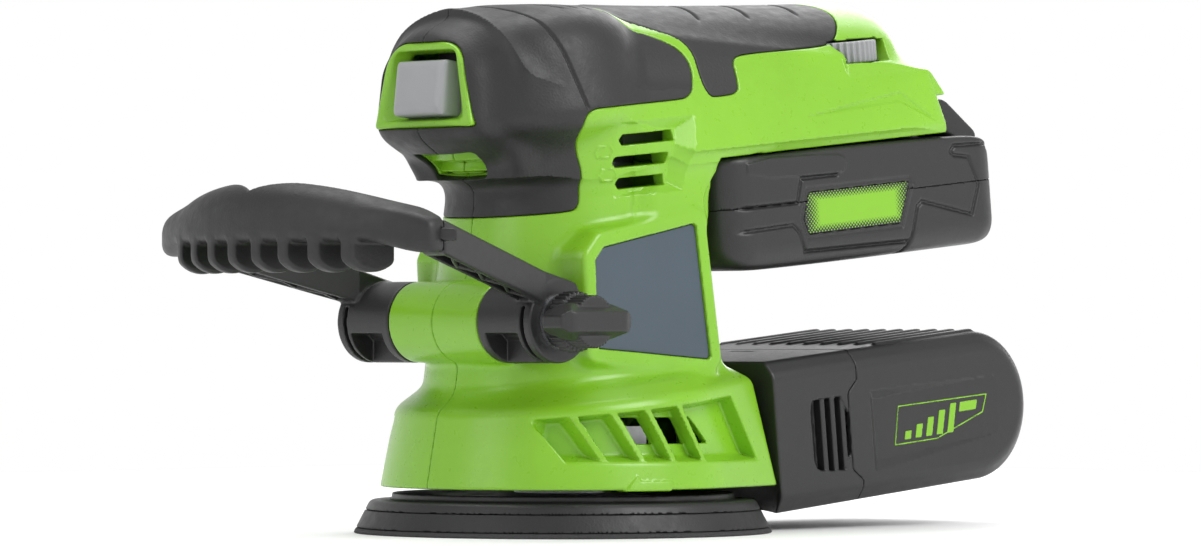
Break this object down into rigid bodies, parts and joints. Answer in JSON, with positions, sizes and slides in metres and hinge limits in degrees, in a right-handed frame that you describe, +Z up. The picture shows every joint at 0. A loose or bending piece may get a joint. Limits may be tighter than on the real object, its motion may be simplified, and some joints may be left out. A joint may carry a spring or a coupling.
{
  "type": "random orbital sander",
  "caption": "Cordless random orbital sander with a round hook-faced pad, tilting loop front handle, slide-in battery and pull-off dust box.",
  "frame": {"origin": "on the working face of the pad, where the motor axis meets the surface that the pad rests on", "axes": "+Z up along the motor axis, -X towards the loop handle and trigger, +X towards the battery and dust box"},
  "size_m": [0.2899, 0.1249, 0.1616],
  "materials": {
    "green_shell": "moulded plastic with a fine satin grain",
    "soft_rubber": "matt fine-grained overmould",
    "black_plastic": "fine textured moulding",
    "dark_plastic": "satin moulding",
    "button_grey": "satin moulding",
    "panel_slate": "smooth satin panel",
    "label_green": "printed film",
    "steel": "turned and ground",
    "motor_steel": "plated sheet",
    "ferrite": "pressed ferrite",
    "copper": "copper",
    "brass": "machined",
    "zinc": "die cast",
    "board_green": "solder mask",
    "wire_red": "insulation",
    "foam": "moulded foam",
    "hook_fabric": "hook pile",
    "filter_paper": "pleated paper",
    "cell_wrap": "shrink sleeve",
    "carbon": "pressed carbon"
  },
  "bodies": {
    "tool": {"housing_left": "green_shell", "housing_right": "green_shell", "head_overmould_left": "soft_rubber", "head_overmould_right": "soft_rubber", "rear_grip_left": "soft_rubber", "rear_grip_right": "soft_rubber", "trigger_bezel": "green_shell", "trigger_spring": "steel", "power_switch": "dark_plastic", "speed_potentiometer": "dark_plastic", "label_panel_left": "panel_slate", "label_panel_right": "panel_slate", "housing_screws": "steel", "control_board": "board_green", "terminal_block": "dark_plastic", "motor_can": "motor_steel", "motor_magnets": "ferrite", "motor_end_cap": "dark_plastic", "carbon_brushes": "carbon", "motor_bearing_lower": "steel", "motor_bearing_upper": "steel", "motor_leads": "wire_red", "fan_shroud": "dark_plastic", "brake_ring": "soft_rubber"},
    "trigger": {"trigger_button": "button_grey"},
    "dial": {"speed_dial": "button_grey"},
    "rotor": {"motor_shaft": "steel", "armature_core": "motor_steel", "armature_windings": "copper", "commutator": "copper", "fan": "dark_plastic", "eccentric_hub": "zinc", "eccentric_bearing": "steel"},
    "pad": {"pad_spindle": "steel", "pad_plate": "black_plastic", "pad_foam": "foam", "pad_hook_face": "hook_fabric", "pad_screws": "steel"},
    "dust_cap": {"dust_box_cap": "black_plastic", "dust_box_seal": "soft_rubber", "dust_filter": "filter_paper"},
    "dust_shell": {"dust_box_shell": "black_plastic", "dust_box_labels": "label_green"},
    "battery": {"battery_case_bottom": "black_plastic", "battery_case_top": "black_plastic", "battery_cells": "cell_wrap", "battery_cell_holders": "dark_plastic", "battery_board": "board_green", "battery_terminals": "brass", "battery_latch_spring": "steel", "battery_labels": "label_green"},
    "battery_latch": {"battery_latch": "dark_plastic"},
    "handle": {"handle_frame": "black_plastic", "handle_grip": "soft_rubber", "clamp_bolt": "steel"},
    "washer": {"clamp_washer": "steel"},
    "knob": {"clamp_knob": "black_plastic", "knob_insert": "brass"}
  },
  "joints": [
    {"name": "motor_spin", "type": "hinge", "parent": "tool", "child": "rotor", "pos_m": [0, 0, 0.08], "axis": [0, 0, 1], "continuous": true},
    {"name": "pad_spin", "type": "hinge", "parent": "rotor", "child": "pad", "pos_m": [0.00085, 0.00085, 0.01], "axis": [0, 0, 1], "continuous": true},
    {"name": "trigger_press", "type": "slide", "parent": "tool", "child": "trigger", "axis": [0.9934, 0, -0.1149], "range_m": [0, 0.0025], "stiffness_N_per_m": 900, "springref_m": -0.002},
    {"name": "speed_dial_turn", "type": "hinge", "parent": "tool", "child": "dial", "pos_m": [0.0948, -0.0215, 0.14532], "axis": [-0.1011, 0, 0.9949], "range_deg": [0, 270]},
    {"name": "dust_box_slide", "type": "slide", "parent": "tool", "child": "dust_cap", "axis": [0.9949, 0, 0.1011], "range_m": [0, 0.06]},
    {"name": "dust_shell_slide", "type": "slide", "parent": "dust_cap", "child": "dust_shell", "axis": [0.9949, 0, 0.1011], "range_m": [0, 0.05]},
    {"name": "battery_slide", "type": "slide", "parent": "tool", "child": "battery", "axis": [0.9949, 0, 0.1011], "range_m": [0, 0.13]},
    {"name": "battery_latch_press", "type": "slide", "parent": "battery", "child": "battery_latch", "axis": [0.1011, 0, -0.9949], "range_m": [0, 0.002], "stiffness_N_per_m": 900, "springref_m": -0.002},
    {"name": "handle_tilt", "type": "hinge", "parent": "tool", "child": "handle", "pos_m": [-0.0405, 0, 0.0626], "axis": [0, 1, 0], "range_deg": [-30, 35]},
    {"name": "washer_slide", "type": "slide", "parent": "handle", "child": "washer", "axis": [0, -1, 0], "range_m": [0, 0.00187]},
    {"name": "knob_turn", "type": "hinge", "parent": "washer", "child": "knob", "pos_m": [-0.0405, -0.05, 0.0626], "axis": [0, -1, 0], "range_deg": [0, 540]}
  ],
  "couplings": [
    {"joint": "knob_turn", "follows": "washer_slide", "rad_per_m": 5026.5}
  ]
}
-*-*-
What the exercise asks:
Please reproduce every line of the material word for word.

Output below:
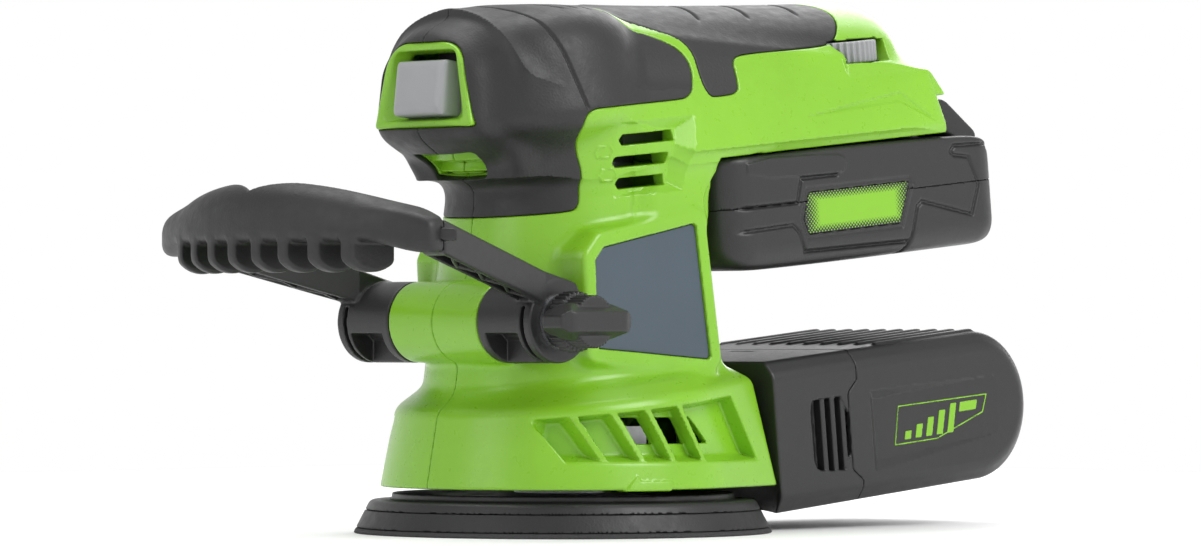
Break this object down into rigid bodies, parts and joints. Answer in JSON, with positions, sizes and slides in metres and hinge limits in degrees, in a right-handed frame that you describe, +Z up. The picture shows every joint at 0. A loose or bending piece may get a joint. Limits may be tighter than on the real object, its motion may be simplified, and some joints may be left out. A joint may carry a spring or a coupling.
{
  "type": "random orbital sander",
  "caption": "Cordless random orbital sander with a round hook-faced pad, tilting loop front handle, slide-in battery and pull-off dust box.",
  "frame": {"origin": "on the working face of the pad, where the motor axis meets the surface that the pad rests on", "axes": "+Z up along the motor axis, -X towards the loop handle and trigger, +X towards the battery and dust box"},
  "size_m": [0.2899, 0.1249, 0.1616],
  "materials": {
    "green_shell": "moulded plastic with a fine satin grain",
    "soft_rubber": "matt fine-grained overmould",
    "black_plastic": "fine textured moulding",
    "dark_plastic": "satin moulding",
    "button_grey": "satin moulding",
    "panel_slate": "smooth satin panel",
    "label_green": "printed film",
    "steel": "turned and ground",
    "motor_steel": "plated sheet",
    "ferrite": "pressed ferrite",
    "copper": "copper",
    "brass": "machined",
    "zinc": "die cast",
    "board_green": "solder mask",
    "wire_red": "insulation",
    "foam": "moulded foam",
    "hook_fabric": "hook pile",
    "filter_paper": "pleated paper",
    "cell_wrap": "shrink sleeve",
    "carbon": "pressed carbon"
  },
  "bodies": {
    "tool": {"housing_left": "green_shell", "housing_right": "green_shell", "head_overmould_left": "soft_rubber", "head_overmould_right": "soft_rubber", "rear_grip_left": "soft_rubber", "rear_grip_right": "soft_rubber", "trigger_bezel": "green_shell", "trigger_spring": "steel", "power_switch": "dark_plastic", "speed_potentiometer": "dark_plastic", "label_panel_left": "panel_slate", "label_panel_right": "panel_slate", "housing_screws": "steel", "control_board": "board_green", "terminal_block": "dark_plastic", "motor_can": "motor_steel", "motor_magnets": "ferrite", "motor_end_cap": "dark_plastic", "carbon_brushes": "carbon", "motor_bearing_lower": "steel", "motor_bearing_upper": "steel", "motor_leads": "wire_red", "fan_shroud": "dark_plastic", "brake_ring": "soft_rubber"},
    "trigger": {"trigger_button": "button_grey"},
    "dial": {"speed_dial": "button_grey"},
    "rotor": {"motor_shaft": "steel", "armature_core": "motor_steel", "armature_windings": "copper", "commutator": "copper", "fan": "dark_plastic", "eccentric_hub": "zinc", "eccentric_bearing": "steel"},
    "pad": {"pad_spindle": "steel", "pad_plate": "black_plastic", "pad_foam": "foam", "pad_hook_face": "hook_fabric", "pad_screws": "steel"},
    "dust_cap": {"dust_box_cap": "black_plastic", "dust_box_seal": "soft_rubber", "dust_filter": "filter_paper"},
    "dust_shell": {"dust_box_shell": "black_plastic", "dust_box_labels": "label_green"},
    "battery": {"battery_case_bottom": "black_plastic", "battery_case_top": "black_plastic", "battery_cells": "cell_wrap", "battery_cell_holders": "dark_plastic", "battery_board": "board_green", "battery_terminals": "brass", "battery_latch_spring": "steel", "battery_labels": "label_green"},
    "battery_latch": {"battery_latch": "dark_plastic"},
    "handle": {"handle_frame": "black_plastic", "handle_grip": "soft_rubber", "clamp_bolt": "steel"},
    "washer": {"clamp_washer": "steel"},
    "knob": {"clamp_knob": "black_plastic", "knob_insert": "brass"}
  },
  "joints": [
    {"name": "motor_spin", "type": "hinge", "parent": "tool", "child": "rotor", "pos_m": [0, 0, 0.08], "axis": [0, 0, 1], "continuous": true},
    {"name": "pad_spin", "type": "hinge", "parent": "rotor", "child": "pad", "pos_m": [0.00085, 0.00085, 0.01], "axis": [0, 0, 1], "continuous": true},
    {"name": "trigger_press", "type": "slide", "parent": "tool", "child": "trigger", "axis": [0.9934, 0, -0.1149], "range_m": [0, 0.0025], "stiffness_N_per_m": 900, "springref_m": -0.002},
    {"name": "speed_dial_turn", "type": "hinge", "parent": "tool", "child": "dial", "pos_m": [0.0948, -0.0215, 0.14532], "axis": [-0.1011, 0, 0.9949], "range_deg": [0, 270]},
    {"name": "dust_box_slide", "type": "slide", "parent": "tool", "child": "dust_cap", "axis": [0.9949, 0, 0.1011], "range_m": [0, 0.06]},
    {"name": "dust_shell_slide", "type": "slide", "parent": "dust_cap", "child": "dust_shell", "axis": [0.9949, 0, 0.1011], "range_m": [0, 0.05]},
    {"name": "battery_slide", "type": "slide", "parent": "tool", "child": "battery", "axis": [0.9949, 0, 0.1011], "range_m": [0, 0.13]},
    {"name": "battery_latch_press", "type": "slide", "parent": "battery", "child": "battery_latch", "axis": [0.1011, 0, -0.9949], "range_m": [0, 0.002], "stiffness_N_per_m": 900, "springref_m": -0.002},
    {"name": "handle_tilt", "type": "hinge", "parent": "tool", "child": "handle", "pos_m": [-0.0405, 0, 0.0626], "axis": [0, 1, 0], "range_deg": [-30, 35]},
    {"name": "washer_slide", "type": "slide", "parent": "handle", "child": "washer", "axis": [0, -1, 0], "range_m": [0, 0.00187]},
    {"name": "knob_turn", "type": "hinge", "parent": "washer", "child": "knob", "pos_m": [-0.0405, -0.05, 0.0626], "axis": [0, -1, 0], "range_deg": [0, 540]}
  ],
  "couplings": [
    {"joint": "knob_turn", "follows": "washer_slide", "rad_per_m": 5026.5}
  ]
}